WHAT TO PRODUCE — Copy, character for character, the lines running from the one with "Write the build123d" to the one with "hinged brass lid.", ends included. Leave out every other line.

EXTRACTED MATERIAL —
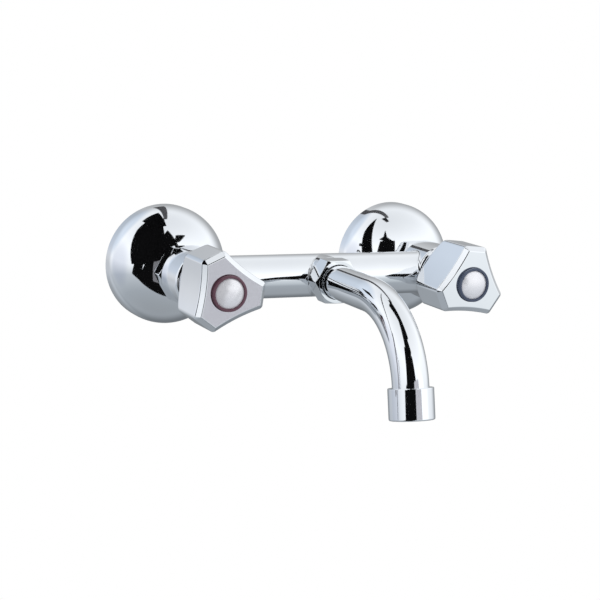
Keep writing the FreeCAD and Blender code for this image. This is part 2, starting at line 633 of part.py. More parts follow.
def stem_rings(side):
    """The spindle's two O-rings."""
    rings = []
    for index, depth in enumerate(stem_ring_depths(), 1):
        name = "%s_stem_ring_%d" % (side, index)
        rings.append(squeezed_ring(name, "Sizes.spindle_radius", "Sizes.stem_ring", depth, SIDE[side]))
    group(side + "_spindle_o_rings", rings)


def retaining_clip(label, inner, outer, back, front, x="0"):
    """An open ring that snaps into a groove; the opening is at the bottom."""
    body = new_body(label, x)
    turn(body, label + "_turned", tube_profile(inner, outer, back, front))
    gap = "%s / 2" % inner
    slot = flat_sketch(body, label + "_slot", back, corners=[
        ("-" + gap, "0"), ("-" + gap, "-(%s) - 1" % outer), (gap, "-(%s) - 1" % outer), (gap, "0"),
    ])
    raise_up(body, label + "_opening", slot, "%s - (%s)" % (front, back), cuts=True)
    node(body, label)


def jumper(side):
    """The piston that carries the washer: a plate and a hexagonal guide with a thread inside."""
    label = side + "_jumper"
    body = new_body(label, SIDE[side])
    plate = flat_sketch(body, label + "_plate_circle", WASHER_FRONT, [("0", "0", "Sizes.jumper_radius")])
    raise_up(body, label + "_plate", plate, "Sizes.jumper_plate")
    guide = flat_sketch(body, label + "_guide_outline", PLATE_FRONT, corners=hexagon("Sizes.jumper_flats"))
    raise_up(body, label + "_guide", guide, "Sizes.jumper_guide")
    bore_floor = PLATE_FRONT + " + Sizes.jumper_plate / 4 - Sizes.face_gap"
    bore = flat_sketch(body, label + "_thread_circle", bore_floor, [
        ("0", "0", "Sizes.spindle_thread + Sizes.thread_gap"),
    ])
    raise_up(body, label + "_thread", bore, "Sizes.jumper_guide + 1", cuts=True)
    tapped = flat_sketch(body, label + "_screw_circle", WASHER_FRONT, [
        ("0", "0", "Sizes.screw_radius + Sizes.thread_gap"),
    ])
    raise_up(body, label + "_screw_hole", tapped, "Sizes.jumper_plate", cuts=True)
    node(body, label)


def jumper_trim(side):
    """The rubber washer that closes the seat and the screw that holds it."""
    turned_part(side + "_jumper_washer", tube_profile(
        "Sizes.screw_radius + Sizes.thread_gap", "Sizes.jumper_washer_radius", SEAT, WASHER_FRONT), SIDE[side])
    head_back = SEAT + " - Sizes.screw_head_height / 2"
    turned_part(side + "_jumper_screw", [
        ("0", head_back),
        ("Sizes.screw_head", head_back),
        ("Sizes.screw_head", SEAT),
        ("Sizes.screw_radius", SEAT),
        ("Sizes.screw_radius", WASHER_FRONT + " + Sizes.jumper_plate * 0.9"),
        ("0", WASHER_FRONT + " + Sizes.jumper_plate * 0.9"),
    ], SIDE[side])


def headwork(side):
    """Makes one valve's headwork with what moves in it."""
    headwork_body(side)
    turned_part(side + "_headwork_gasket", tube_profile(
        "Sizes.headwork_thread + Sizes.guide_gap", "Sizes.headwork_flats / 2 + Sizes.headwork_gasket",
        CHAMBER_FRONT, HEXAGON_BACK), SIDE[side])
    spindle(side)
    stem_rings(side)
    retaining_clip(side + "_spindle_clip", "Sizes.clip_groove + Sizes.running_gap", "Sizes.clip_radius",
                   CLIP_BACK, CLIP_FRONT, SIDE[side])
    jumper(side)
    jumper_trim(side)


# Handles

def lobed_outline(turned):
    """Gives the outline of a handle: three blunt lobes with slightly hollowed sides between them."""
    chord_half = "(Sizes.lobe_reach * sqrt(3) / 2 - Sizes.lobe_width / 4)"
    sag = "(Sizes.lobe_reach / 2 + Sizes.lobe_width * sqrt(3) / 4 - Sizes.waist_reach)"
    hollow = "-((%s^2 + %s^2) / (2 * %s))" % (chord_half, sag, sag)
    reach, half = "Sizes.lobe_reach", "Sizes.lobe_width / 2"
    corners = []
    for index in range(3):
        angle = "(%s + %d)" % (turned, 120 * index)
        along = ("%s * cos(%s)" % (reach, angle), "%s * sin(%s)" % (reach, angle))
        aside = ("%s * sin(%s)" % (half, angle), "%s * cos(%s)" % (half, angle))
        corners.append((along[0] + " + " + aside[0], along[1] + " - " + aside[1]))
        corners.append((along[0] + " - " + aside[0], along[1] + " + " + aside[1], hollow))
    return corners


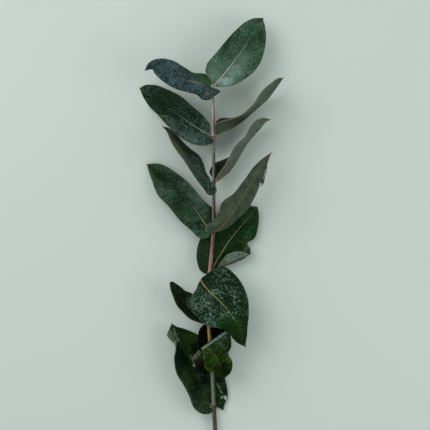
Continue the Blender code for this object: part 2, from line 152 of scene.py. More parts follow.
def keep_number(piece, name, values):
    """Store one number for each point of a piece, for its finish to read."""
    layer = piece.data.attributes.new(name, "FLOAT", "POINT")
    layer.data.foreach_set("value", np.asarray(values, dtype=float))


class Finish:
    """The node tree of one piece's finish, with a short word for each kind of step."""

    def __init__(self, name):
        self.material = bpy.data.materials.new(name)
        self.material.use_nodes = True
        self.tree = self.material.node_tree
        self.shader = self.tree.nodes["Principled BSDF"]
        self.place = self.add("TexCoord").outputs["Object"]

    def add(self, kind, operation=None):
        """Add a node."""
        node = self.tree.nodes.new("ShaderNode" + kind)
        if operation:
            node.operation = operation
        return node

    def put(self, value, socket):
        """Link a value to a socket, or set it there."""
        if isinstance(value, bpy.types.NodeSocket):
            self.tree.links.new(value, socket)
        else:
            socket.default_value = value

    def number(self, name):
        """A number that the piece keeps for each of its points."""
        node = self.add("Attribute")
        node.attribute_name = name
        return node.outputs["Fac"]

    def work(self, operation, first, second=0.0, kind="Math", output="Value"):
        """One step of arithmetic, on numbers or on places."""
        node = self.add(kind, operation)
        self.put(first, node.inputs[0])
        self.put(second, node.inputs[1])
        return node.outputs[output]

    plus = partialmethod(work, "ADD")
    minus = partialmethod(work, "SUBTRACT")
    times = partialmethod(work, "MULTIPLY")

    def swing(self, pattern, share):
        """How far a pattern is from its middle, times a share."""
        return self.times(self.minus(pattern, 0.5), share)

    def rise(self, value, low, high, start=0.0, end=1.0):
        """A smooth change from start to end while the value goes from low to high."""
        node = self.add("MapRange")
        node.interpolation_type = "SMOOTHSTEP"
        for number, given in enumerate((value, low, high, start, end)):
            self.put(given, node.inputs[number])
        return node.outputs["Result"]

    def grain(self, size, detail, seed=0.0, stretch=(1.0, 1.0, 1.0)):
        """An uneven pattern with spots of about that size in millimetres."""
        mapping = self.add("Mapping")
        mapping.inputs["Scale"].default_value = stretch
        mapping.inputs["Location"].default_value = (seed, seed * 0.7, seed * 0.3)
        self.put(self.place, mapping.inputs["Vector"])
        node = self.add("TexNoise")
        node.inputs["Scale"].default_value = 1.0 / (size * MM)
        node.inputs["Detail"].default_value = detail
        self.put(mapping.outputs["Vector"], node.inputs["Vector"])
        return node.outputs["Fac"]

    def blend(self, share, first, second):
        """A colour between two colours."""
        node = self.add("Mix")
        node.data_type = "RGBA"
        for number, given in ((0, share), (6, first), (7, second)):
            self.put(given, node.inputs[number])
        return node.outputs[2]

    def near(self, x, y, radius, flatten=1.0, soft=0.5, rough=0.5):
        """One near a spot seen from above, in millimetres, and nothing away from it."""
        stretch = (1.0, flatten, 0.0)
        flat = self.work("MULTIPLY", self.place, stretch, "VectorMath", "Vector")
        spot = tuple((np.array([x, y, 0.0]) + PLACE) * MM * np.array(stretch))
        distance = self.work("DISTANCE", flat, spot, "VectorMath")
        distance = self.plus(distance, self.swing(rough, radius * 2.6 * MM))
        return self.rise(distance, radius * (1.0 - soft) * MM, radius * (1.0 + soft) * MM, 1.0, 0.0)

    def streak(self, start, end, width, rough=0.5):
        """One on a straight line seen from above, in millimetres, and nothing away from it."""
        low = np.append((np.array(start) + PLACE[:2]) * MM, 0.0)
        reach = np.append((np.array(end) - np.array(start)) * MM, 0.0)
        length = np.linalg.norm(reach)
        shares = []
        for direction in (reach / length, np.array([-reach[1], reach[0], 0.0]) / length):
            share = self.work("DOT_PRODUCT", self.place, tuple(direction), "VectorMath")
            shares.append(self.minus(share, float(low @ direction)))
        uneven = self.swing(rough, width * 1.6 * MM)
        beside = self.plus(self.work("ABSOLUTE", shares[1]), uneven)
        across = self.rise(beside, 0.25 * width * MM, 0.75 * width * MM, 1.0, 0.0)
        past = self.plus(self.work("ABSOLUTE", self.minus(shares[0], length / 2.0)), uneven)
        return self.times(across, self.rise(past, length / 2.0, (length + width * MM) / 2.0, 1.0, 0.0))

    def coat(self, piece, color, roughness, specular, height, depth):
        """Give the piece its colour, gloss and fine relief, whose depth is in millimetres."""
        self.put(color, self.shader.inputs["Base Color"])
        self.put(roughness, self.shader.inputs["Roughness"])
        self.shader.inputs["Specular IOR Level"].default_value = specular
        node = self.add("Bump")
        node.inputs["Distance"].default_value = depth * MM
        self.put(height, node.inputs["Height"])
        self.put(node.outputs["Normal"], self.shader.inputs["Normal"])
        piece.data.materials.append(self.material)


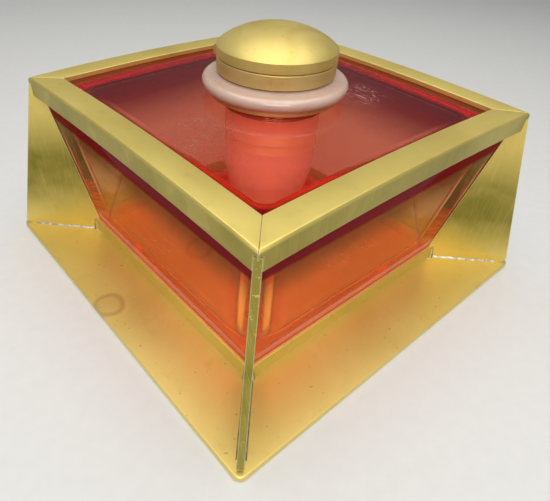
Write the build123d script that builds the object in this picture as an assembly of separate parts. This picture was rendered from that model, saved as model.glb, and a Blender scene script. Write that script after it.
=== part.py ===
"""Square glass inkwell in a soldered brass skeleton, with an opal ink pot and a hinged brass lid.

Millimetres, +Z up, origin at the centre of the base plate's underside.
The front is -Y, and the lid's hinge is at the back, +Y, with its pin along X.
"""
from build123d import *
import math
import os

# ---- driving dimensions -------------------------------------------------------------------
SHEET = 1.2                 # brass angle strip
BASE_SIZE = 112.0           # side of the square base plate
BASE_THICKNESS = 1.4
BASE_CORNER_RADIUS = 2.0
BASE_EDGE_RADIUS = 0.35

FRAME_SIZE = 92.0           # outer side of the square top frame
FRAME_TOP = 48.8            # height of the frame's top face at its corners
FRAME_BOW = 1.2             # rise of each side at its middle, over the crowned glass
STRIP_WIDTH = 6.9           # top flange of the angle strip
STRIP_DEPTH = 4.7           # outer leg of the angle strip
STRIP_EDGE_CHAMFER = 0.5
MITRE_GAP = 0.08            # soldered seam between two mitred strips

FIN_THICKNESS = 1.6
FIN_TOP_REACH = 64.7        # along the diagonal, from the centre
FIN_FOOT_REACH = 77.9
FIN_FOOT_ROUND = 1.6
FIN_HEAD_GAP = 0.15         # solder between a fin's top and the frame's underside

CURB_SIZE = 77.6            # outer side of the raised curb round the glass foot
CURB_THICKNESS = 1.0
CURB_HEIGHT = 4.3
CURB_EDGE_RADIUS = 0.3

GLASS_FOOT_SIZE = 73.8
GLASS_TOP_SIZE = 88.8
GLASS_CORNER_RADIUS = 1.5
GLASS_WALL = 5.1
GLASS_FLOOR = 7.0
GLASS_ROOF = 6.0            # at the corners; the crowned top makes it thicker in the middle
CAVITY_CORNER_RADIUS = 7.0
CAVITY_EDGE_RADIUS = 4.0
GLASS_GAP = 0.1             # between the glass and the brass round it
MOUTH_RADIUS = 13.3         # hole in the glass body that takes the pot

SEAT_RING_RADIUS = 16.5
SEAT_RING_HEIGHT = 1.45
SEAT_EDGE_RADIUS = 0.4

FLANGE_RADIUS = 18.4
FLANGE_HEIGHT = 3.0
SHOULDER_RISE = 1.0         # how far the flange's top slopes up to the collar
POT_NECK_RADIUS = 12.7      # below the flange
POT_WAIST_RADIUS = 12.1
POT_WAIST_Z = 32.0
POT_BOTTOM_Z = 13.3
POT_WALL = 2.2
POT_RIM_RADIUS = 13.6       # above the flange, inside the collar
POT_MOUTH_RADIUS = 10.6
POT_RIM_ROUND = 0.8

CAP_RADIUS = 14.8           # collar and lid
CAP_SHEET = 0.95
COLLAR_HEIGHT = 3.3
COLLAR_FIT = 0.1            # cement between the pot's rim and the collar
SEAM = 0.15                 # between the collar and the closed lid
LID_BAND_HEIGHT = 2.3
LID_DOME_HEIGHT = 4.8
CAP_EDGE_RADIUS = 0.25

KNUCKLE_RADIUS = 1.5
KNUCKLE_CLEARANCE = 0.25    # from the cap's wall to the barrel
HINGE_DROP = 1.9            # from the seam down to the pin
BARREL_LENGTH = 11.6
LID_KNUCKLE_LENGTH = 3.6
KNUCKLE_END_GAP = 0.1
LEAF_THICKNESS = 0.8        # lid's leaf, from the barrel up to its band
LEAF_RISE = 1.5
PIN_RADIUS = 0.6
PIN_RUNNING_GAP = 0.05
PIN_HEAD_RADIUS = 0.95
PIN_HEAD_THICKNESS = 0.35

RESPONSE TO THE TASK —
Write the build123d script that builds the object in this picture as an assembly of separate parts. This picture was rendered from that model, saved as model.glb, and a Blender scene script. Write that script after it.
=== part.py ===
"""Square glass inkwell in a soldered brass skeleton, with an opal ink pot and a hinged brass lid.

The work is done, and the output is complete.